### Short task
Copy out every record below with complete accuracy.

## start Data for this task

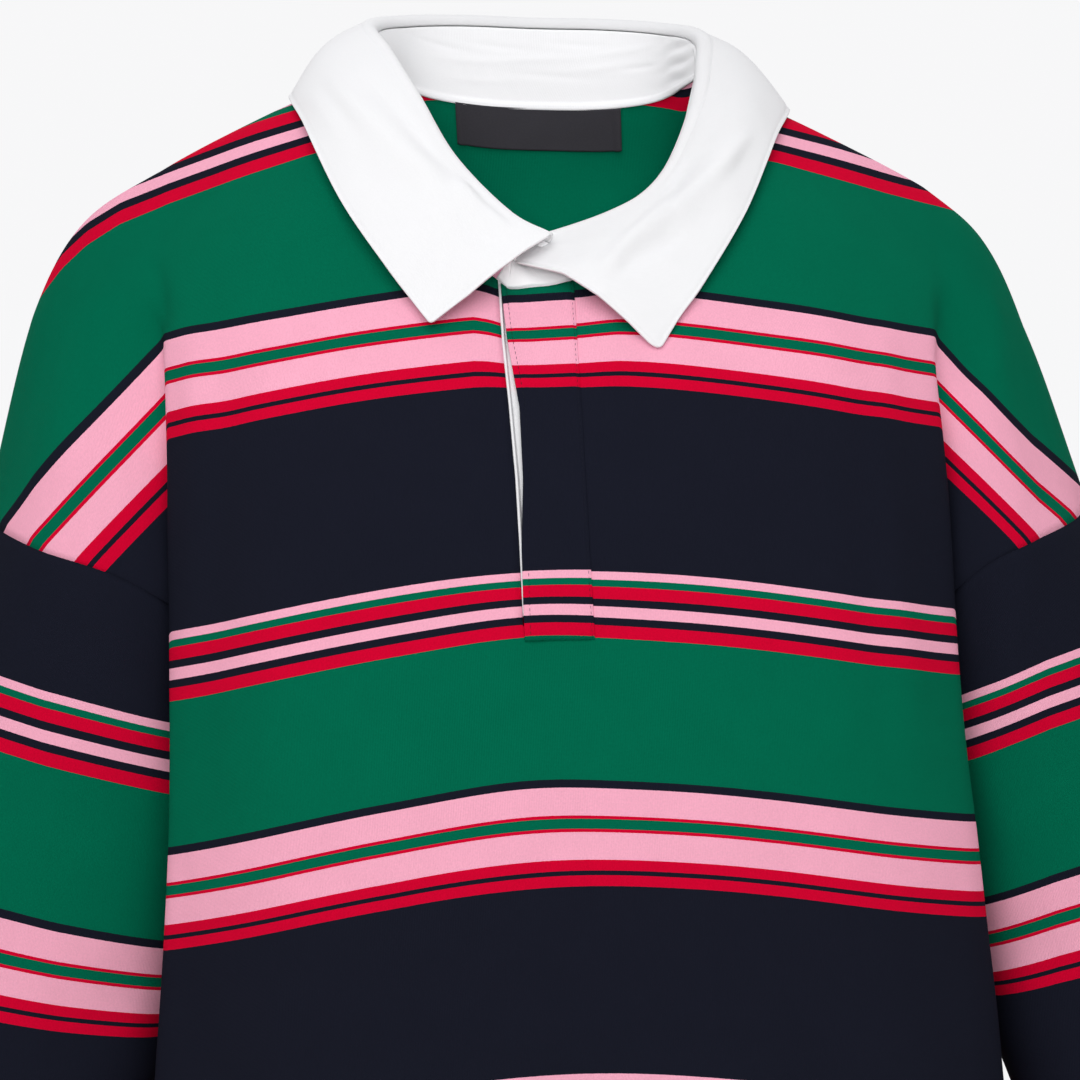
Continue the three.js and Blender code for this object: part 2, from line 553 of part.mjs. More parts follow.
const standPlaces = [...COLLAR_PLACES, ...steps(COLLAR_END, COLLAR_END + 1, 5).slice(1)];
const standGrid = gridOf([1, 0.66, 0.33, 0], standPlaces, (place, across) => {
  const side = place < 0 ? -1 : 1;
  return onSide(side, standPoint(Math.abs(place), across, side).toArray());
});
group.add(clothShell("collar_stand", standGrid, directionsOf(standGrid, 1, false), 1, { thickness: 1.6 }));

export default group;
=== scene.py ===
import math

import bmesh
import bpy
import numpy as np
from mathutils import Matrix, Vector


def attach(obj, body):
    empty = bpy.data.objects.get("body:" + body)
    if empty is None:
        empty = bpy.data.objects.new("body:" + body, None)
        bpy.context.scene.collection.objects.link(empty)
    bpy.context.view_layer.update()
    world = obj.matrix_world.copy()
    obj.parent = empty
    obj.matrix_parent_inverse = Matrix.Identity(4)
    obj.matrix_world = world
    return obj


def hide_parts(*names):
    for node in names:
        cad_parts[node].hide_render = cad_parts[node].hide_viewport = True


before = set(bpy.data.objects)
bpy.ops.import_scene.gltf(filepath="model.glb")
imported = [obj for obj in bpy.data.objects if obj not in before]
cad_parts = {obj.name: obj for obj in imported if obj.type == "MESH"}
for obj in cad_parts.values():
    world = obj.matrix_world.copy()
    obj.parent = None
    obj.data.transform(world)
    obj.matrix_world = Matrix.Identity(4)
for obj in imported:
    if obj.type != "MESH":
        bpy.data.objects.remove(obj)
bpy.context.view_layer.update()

# The shirt's own numbers are in millimetres, and every mesh is made in metres
MM = 0.001

# How the whole garment leans and tilts with the stance
LEAN = 0.047
TILT_AT_SHOULDER = -0.03
TILT_AT_WAIST = 0.045
WAIST_DEPTH = 450
ARM_SHIFT = -11
ARM_SHIFT_FROM = 200
ARM_SHIFT_FULL = 260

# The placket in stations from the centre, and its end in sections
SLIT_LEFT = -0.6
SLIT_RIGHT = -0.45
SLIT_END = 4.9
PLACKET_RIGHT = 0.36
PLACKET_END = 5.05
TAPE_LEFT = -0.75
TAPE_RIGHT = 0.12
TAPE_END = 4.86

# The slit's edge and the placket's free edge over it. Columns: section, edge and lap in stations.
OPENING = np.array([
    [0, -0.69, -0.66], [1, -0.65, -0.575], [2, -0.585, -0.445],
    [3, -0.53, -0.43], [4, -0.505, -0.475], [5, -0.49, -0.475],
])

# The front neckline hangs lower beside the slit. Columns: station, height.
NECK_SAG = np.array([[-1.6, 0], [-0.95, -1], [-0.7, -2.5], [-0.6, -6], [-0.2, 0.5], [0.3, 3], [1.6, 0]])

# How much lower the stripes hang beside the slit, on the front and on the placket.
# Columns: station, mm.
STRIPE_SAG = np.array([
    [-5, 0], [-4, -1.2], [-2.2, -1.4], [-1.5, -1.6], [-1.05, -1.8], [-0.8, 0.2], [-0.62, 2.2],
    [-0.45, 4], [0.4, 3.2], [0.9, 0.5], [1.6, 0], [4.5, 0], [5.5, -1.6], [8, -1.6],
])
PLACKET_SAG = np.array([[-0.6, 7.6], [-0.3, 7.2], [0, 6.4], [0.36, 5.6]])

# Each section of a panel runs from the centre to the armhole or the side seam.
# Columns: centre, neck front, neck side, high point, shoulder, chest edge, valley, arm, edge.
# The first section is the neckline and the shoulder seam, the last is the hem.
FRONT = np.array([
    [[0, -84, -119], [36, -77, -104], [66, -50, -60], [85, 0, 0], [148, 4, -29],
     [205, 8, -59], [240, 10, -88], [264, 12, -140], [290, 12, -229]],
    [[0, -99, -148], [37, -95, -136], [67, -80, -103], [88, -60, -70], [150, -42, -72],
     [201, -26, -98], [224, -22, -120], [252, -18, -165], [281, -15, -238]],
    [[0, -113, -182], [38, -111, -172], [70, -102, -150], [93, -92, -138], [151, -70, -128],
     [196, -46, -140], [200, -36, -164], [236, -38, -198], [257, -41, -249]],
    [[0, -122, -217], [39, -120, -212], [73, -114, -204], [97, -108, -196], [151, -90, -186],
     [197, -56, -193], [194, -38, -212], [212, -46, -238], [226, -50, -261]],
    [[0, -125, -252], [40, -124, -250], [75, -119, -248], [100, -114, -247], [151, -98, -246],
     [199, -58, -250], [193, -38, -262], [194, -38, -272], [196, -36, -281]],
    [[0, -125, -292], [41, -124, -293], [76, -121, -295], [102, -117, -297], [152, -102, -303],
     [200, -57, -312], [193, -38, -312], [181, -12, -309], [172, 15, -305]],
    [[0, -124, -390], [42, -123, -391], [78, -121, -393], [104, -118, -395], [156, -103, -403],
     [206, -56, -412], [199, -37, -412], [180, -10, -412], [166, 15, -412]],
    [[0, -121, -490], [43, -120, -491], [80, -118, -493], [106, -115, -495], [160, -101, -503],
     [214, -54, -514], [211, -33, -514], [197, -9, -514], [182, 14, -514]],
    [[0, -118, -610], [44, -117, -611], [82, -115, -613], [109, -112, -615], [166, -98, -622],
     [222, -50, -633], [221, -30, -633], [212, -8, -633], [203, 14, -633]],
    [[0, -118, -728], [45, -117, -729], [84, -115, -731], [112, -112, -733], [170, -97, -739],
     [227, -48, -746], [228, -28, -746], [222, -7, -746], [215, 15, -746]],
], float)
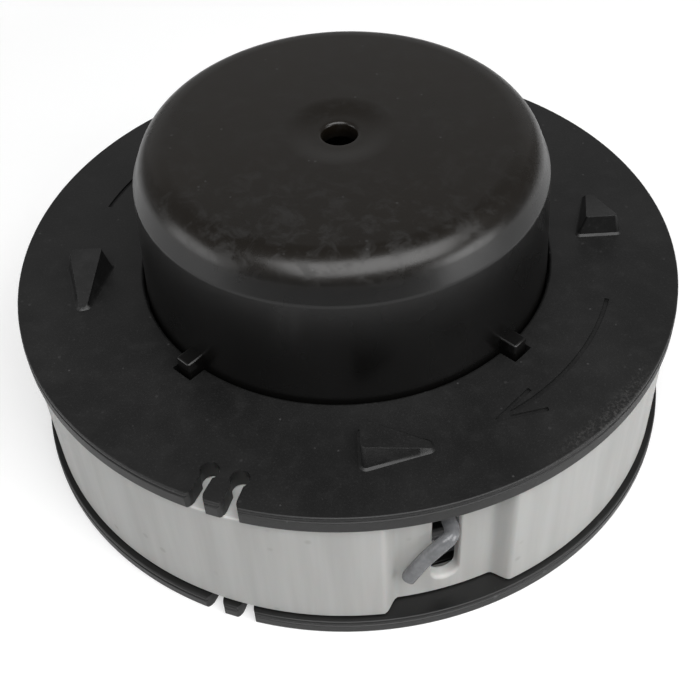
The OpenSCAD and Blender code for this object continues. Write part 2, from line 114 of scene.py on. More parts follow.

## end Data for this task

### Expected output
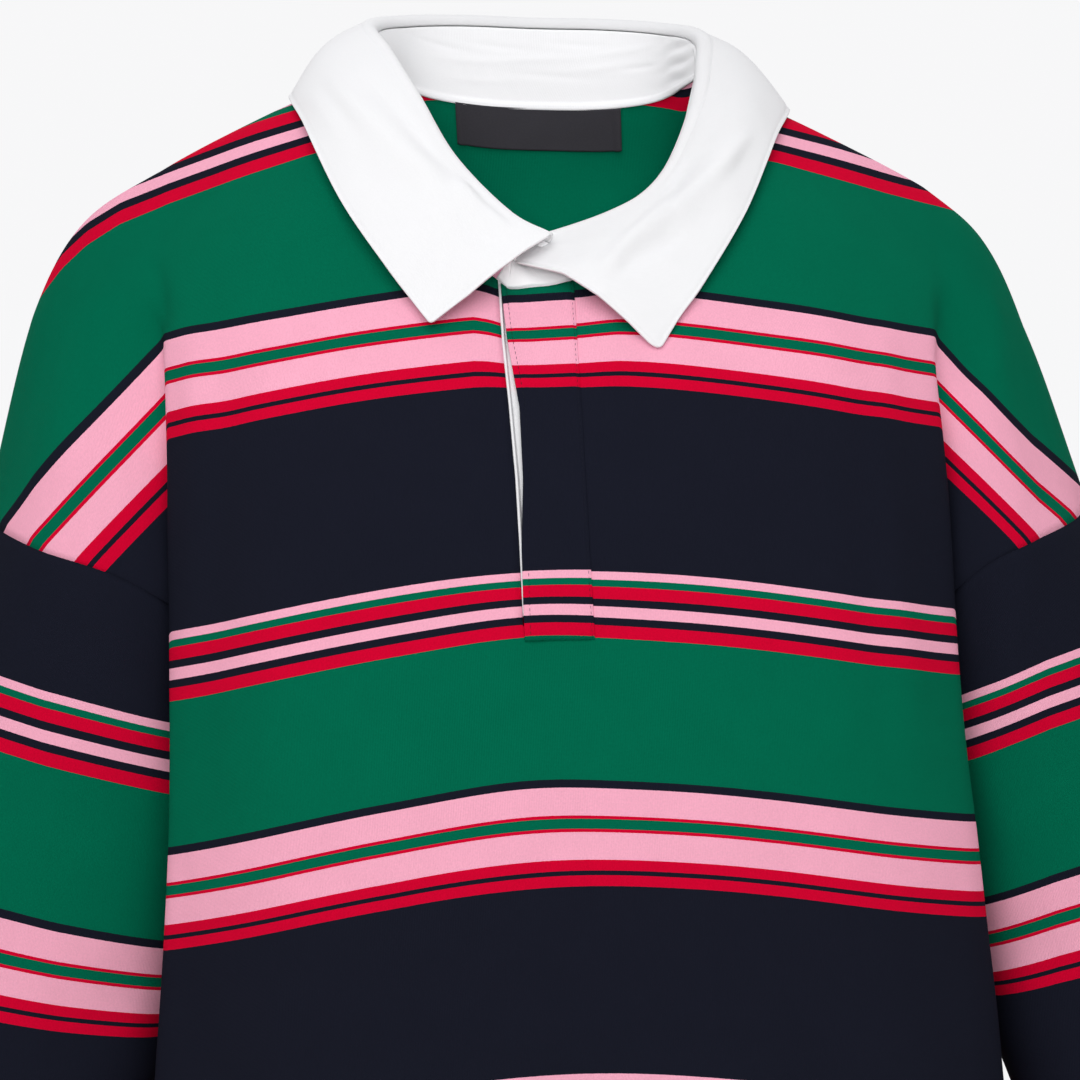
Continue the three.js and Blender code for this object: part 2, from line 553 of part.mjs. More parts follow.
const standPlaces = [...COLLAR_PLACES, ...steps(COLLAR_END, COLLAR_END + 1, 5).slice(1)];
const standGrid = gridOf([1, 0.66, 0.33, 0], standPlaces, (place, across) => {
  const side = place < 0 ? -1 : 1;
  return onSide(side, standPoint(Math.abs(place), across, side).toArray());
});
group.add(clothShell("collar_stand", standGrid, directionsOf(standGrid, 1, false), 1, { thickness: 1.6 }));

export default group;
=== scene.py ===
import math

import bmesh
import bpy
import numpy as np
from mathutils import Matrix, Vector


def attach(obj, body):
    empty = bpy.data.objects.get("body:" + body)
    if empty is None:
        empty = bpy.data.objects.new("body:" + body, None)
        bpy.context.scene.collection.objects.link(empty)
    bpy.context.view_layer.update()
    world = obj.matrix_world.copy()
    obj.parent = empty
    obj.matrix_parent_inverse = Matrix.Identity(4)
    obj.matrix_world = world
    return obj


def hide_parts(*names):
    for node in names:
        cad_parts[node].hide_render = cad_parts[node].hide_viewport = True


before = set(bpy.data.objects)
bpy.ops.import_scene.gltf(filepath="model.glb")
imported = [obj for obj in bpy.data.objects if obj not in before]
cad_parts = {obj.name: obj for obj in imported if obj.type == "MESH"}
for obj in cad_parts.values():
    world = obj.matrix_world.copy()
    obj.parent = None
    obj.data.transform(world)
    obj.matrix_world = Matrix.Identity(4)
for obj in imported:
    if obj.type != "MESH":
        bpy.data.objects.remove(obj)
bpy.context.view_layer.update()

# The shirt's own numbers are in millimetres, and every mesh is made in metres
MM = 0.001

# How the whole garment leans and tilts with the stance
LEAN = 0.047
TILT_AT_SHOULDER = -0.03
TILT_AT_WAIST = 0.045
WAIST_DEPTH = 450
ARM_SHIFT = -11
ARM_SHIFT_FROM = 200
ARM_SHIFT_FULL = 260

# The placket in stations from the centre, and its end in sections
SLIT_LEFT = -0.6
SLIT_RIGHT = -0.45
SLIT_END = 4.9
PLACKET_RIGHT = 0.36
PLACKET_END = 5.05
TAPE_LEFT = -0.75
TAPE_RIGHT = 0.12
TAPE_END = 4.86

# The slit's edge and the placket's free edge over it. Columns: section, edge and lap in stations.
OPENING = np.array([
    [0, -0.69, -0.66], [1, -0.65, -0.575], [2, -0.585, -0.445],
    [3, -0.53, -0.43], [4, -0.505, -0.475], [5, -0.49, -0.475],
])

# The front neckline hangs lower beside the slit. Columns: station, height.
NECK_SAG = np.array([[-1.6, 0], [-0.95, -1], [-0.7, -2.5], [-0.6, -6], [-0.2, 0.5], [0.3, 3], [1.6, 0]])

# How much lower the stripes hang beside the slit, on the front and on the placket.
# Columns: station, mm.
STRIPE_SAG = np.array([
    [-5, 0], [-4, -1.2], [-2.2, -1.4], [-1.5, -1.6], [-1.05, -1.8], [-0.8, 0.2], [-0.62, 2.2],
    [-0.45, 4], [0.4, 3.2], [0.9, 0.5], [1.6, 0], [4.5, 0], [5.5, -1.6], [8, -1.6],
])
PLACKET_SAG = np.array([[-0.6, 7.6], [-0.3, 7.2], [0, 6.4], [0.36, 5.6]])

# Each section of a panel runs from the centre to the armhole or the side seam.
# Columns: centre, neck front, neck side, high point, shoulder, chest edge, valley, arm, edge.
# The first section is the neckline and the shoulder seam, the last is the hem.
FRONT = np.array([
    [[0, -84, -119], [36, -77, -104], [66, -50, -60], [85, 0, 0], [148, 4, -29],
     [205, 8, -59], [240, 10, -88], [264, 12, -140], [290, 12, -229]],
    [[0, -99, -148], [37, -95, -136], [67, -80, -103], [88, -60, -70], [150, -42, -72],
     [201, -26, -98], [224, -22, -120], [252, -18, -165], [281, -15, -238]],
    [[0, -113, -182], [38, -111, -172], [70, -102, -150], [93, -92, -138], [151, -70, -128],
     [196, -46, -140], [200, -36, -164], [236, -38, -198], [257, -41, -249]],
    [[0, -122, -217], [39, -120, -212], [73, -114, -204], [97, -108, -196], [151, -90, -186],
     [197, -56, -193], [194, -38, -212], [212, -46, -238], [226, -50, -261]],
    [[0, -125, -252], [40, -124, -250], [75, -119, -248], [100, -114, -247], [151, -98, -246],
     [199, -58, -250], [193, -38, -262], [194, -38, -272], [196, -36, -281]],
    [[0, -125, -292], [41, -124, -293], [76, -121, -295], [102, -117, -297], [152, -102, -303],
     [200, -57, -312], [193, -38, -312], [181, -12, -309], [172, 15, -305]],
    [[0, -124, -390], [42, -123, -391], [78, -121, -393], [104, -118, -395], [156, -103, -403],
     [206, -56, -412], [199, -37, -412], [180, -10, -412], [166, 15, -412]],
    [[0, -121, -490], [43, -120, -491], [80, -118, -493], [106, -115, -495], [160, -101, -503],
     [214, -54, -514], [211, -33, -514], [197, -9, -514], [182, 14, -514]],
    [[0, -118, -610], [44, -117, -611], [82, -115, -613], [109, -112, -615], [166, -98, -622],
     [222, -50, -633], [221, -30, -633], [212, -8, -633], [203, 14, -633]],
    [[0, -118, -728], [45, -117, -729], [84, -115, -731], [112, -112, -733], [170, -97, -739],
     [227, -48, -746], [228, -28, -746], [222, -7, -746], [215, 15, -746]],
], float)
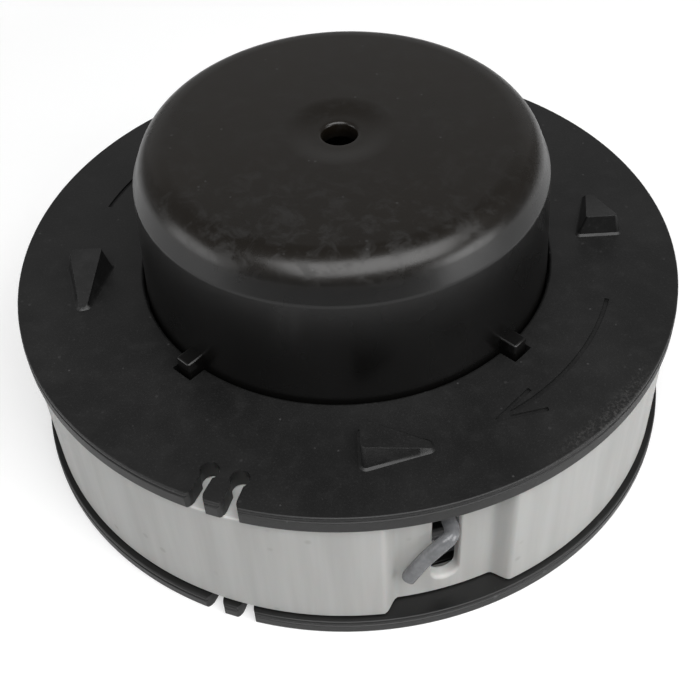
The OpenSCAD and Blender code for this object continues. Write part 2, from line 114 of scene.py on. More parts follow.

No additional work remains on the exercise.